Can the data below be set down again exactly, line for line?

[start of Supplied information]

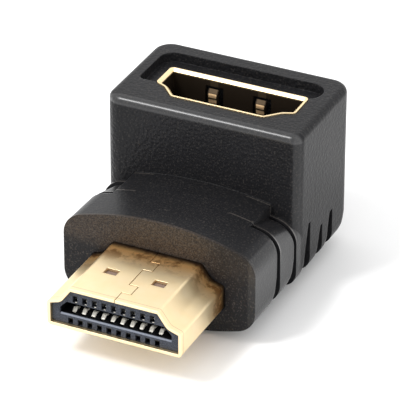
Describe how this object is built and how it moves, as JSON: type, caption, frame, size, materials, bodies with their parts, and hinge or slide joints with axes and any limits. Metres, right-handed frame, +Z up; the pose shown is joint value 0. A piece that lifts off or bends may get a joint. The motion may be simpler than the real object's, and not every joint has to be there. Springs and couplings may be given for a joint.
{
  "type": "right angle plug and socket adapter",
  "caption": "Right angle adapter: flat D-shaped plug at the front, matching socket facing up on an upright block, and a ribbed moulded housing round both.",
  "frame": {"origin": "middle of the footprint, level with the lowest point of the housing", "axes": "+X across the contacts, +Y from the plug's mouth to the back of the block, +Z up, out of the socket"},
  "size_m": [0.0208, 0.032, 0.0177],
  "materials": {
    "housing_plastic": "black, finely textured, soft touch",
    "inner_plastic": "natural, unpainted",
    "board": "green solder mask",
    "plated_shell": "polished pale gold plating",
    "insulator": "dark blue-grey, satin",
    "contact": "gold flash"
  },
  "bodies": {
    "root": {"circuit_board": "board", "housing": "housing_plastic", "inner_mould": "inner_plastic", "plug_insulator": "insulator", "plug_lower_contact_01": "contact", "plug_lower_contact_02": "contact", "plug_lower_contact_03": "contact", "plug_lower_contact_04": "contact", "plug_lower_contact_05": "contact", "plug_lower_contact_06": "contact", "plug_lower_contact_07": "contact", "plug_lower_contact_08": "contact", "plug_lower_contact_09": "contact", "plug_lower_contact_10": "contact", "plug_shell": "plated_shell", "plug_upper_contact_01": "contact", "plug_upper_contact_02": "contact", "plug_upper_contact_03": "contact", "plug_upper_contact_04": "contact", "plug_upper_contact_05": "contact", "plug_upper_contact_06": "contact", "plug_upper_contact_07": "contact", "plug_upper_contact_08": "contact", "plug_upper_contact_09": "contact", "socket_front_contact_01": "contact", "socket_front_contact_02": "contact", "socket_front_contact_03": "contact", "socket_front_contact_04": "contact", "socket_front_contact_05": "contact", "socket_front_contact_06": "contact", "socket_front_contact_07": "contact", "socket_front_contact_08": "contact", "socket_front_contact_09": "contact", "socket_insulator": "insulator", "socket_rear_contact_01": "contact", "socket_rear_contact_02": "contact", "socket_rear_contact_03": "contact", "socket_rear_contact_04": "contact", "socket_rear_contact_05": "contact", "socket_rear_contact_06": "contact", "socket_rear_contact_07": "contact", "socket_rear_contact_08": "contact", "socket_rear_contact_09": "contact", "socket_rear_contact_10": "contact", "socket_shell": "plated_shell"}
  },
  "joints": []
}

[end of Supplied information]

Answer below:
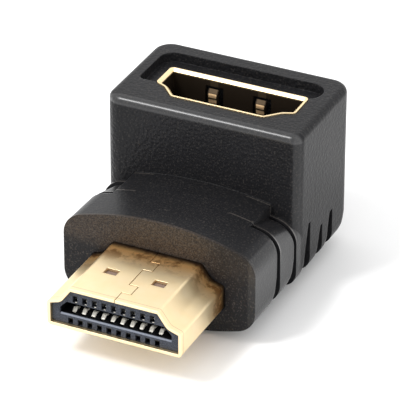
Describe how this object is built and how it moves, as JSON: type, caption, frame, size, materials, bodies with their parts, and hinge or slide joints with axes and any limits. Metres, right-handed frame, +Z up; the pose shown is joint value 0. A piece that lifts off or bends may get a joint. The motion may be simpler than the real object's, and not every joint has to be there. Springs and couplings may be given for a joint.
{
  "type": "right angle plug and socket adapter",
  "caption": "Right angle adapter: flat D-shaped plug at the front, matching socket facing up on an upright block, and a ribbed moulded housing round both.",
  "frame": {"origin": "middle of the footprint, level with the lowest point of the housing", "axes": "+X across the contacts, +Y from the plug's mouth to the back of the block, +Z up, out of the socket"},
  "size_m": [0.0208, 0.032, 0.0177],
  "materials": {
    "housing_plastic": "black, finely textured, soft touch",
    "inner_plastic": "natural, unpainted",
    "board": "green solder mask",
    "plated_shell": "polished pale gold plating",
    "insulator": "dark blue-grey, satin",
    "contact": "gold flash"
  },
  "bodies": {
    "root": {"circuit_board": "board", "housing": "housing_plastic", "inner_mould": "inner_plastic", "plug_insulator": "insulator", "plug_lower_contact_01": "contact", "plug_lower_contact_02": "contact", "plug_lower_contact_03": "contact", "plug_lower_contact_04": "contact", "plug_lower_contact_05": "contact", "plug_lower_contact_06": "contact", "plug_lower_contact_07": "contact", "plug_lower_contact_08": "contact", "plug_lower_contact_09": "contact", "plug_lower_contact_10": "contact", "plug_shell": "plated_shell", "plug_upper_contact_01": "contact", "plug_upper_contact_02": "contact", "plug_upper_contact_03": "contact", "plug_upper_contact_04": "contact", "plug_upper_contact_05": "contact", "plug_upper_contact_06": "contact", "plug_upper_contact_07": "contact", "plug_upper_contact_08": "contact", "plug_upper_contact_09": "contact", "socket_front_contact_01": "contact", "socket_front_contact_02": "contact", "socket_front_contact_03": "contact", "socket_front_contact_04": "contact", "socket_front_contact_05": "contact", "socket_front_contact_06": "contact", "socket_front_contact_07": "contact", "socket_front_contact_08": "contact", "socket_front_contact_09": "contact", "socket_insulator": "insulator", "socket_rear_contact_01": "contact", "socket_rear_contact_02": "contact", "socket_rear_contact_03": "contact", "socket_rear_contact_04": "contact", "socket_rear_contact_05": "contact", "socket_rear_contact_06": "contact", "socket_rear_contact_07": "contact", "socket_rear_contact_08": "contact", "socket_rear_contact_09": "contact", "socket_rear_contact_10": "contact", "socket_shell": "plated_shell"}
  },
  "joints": []
}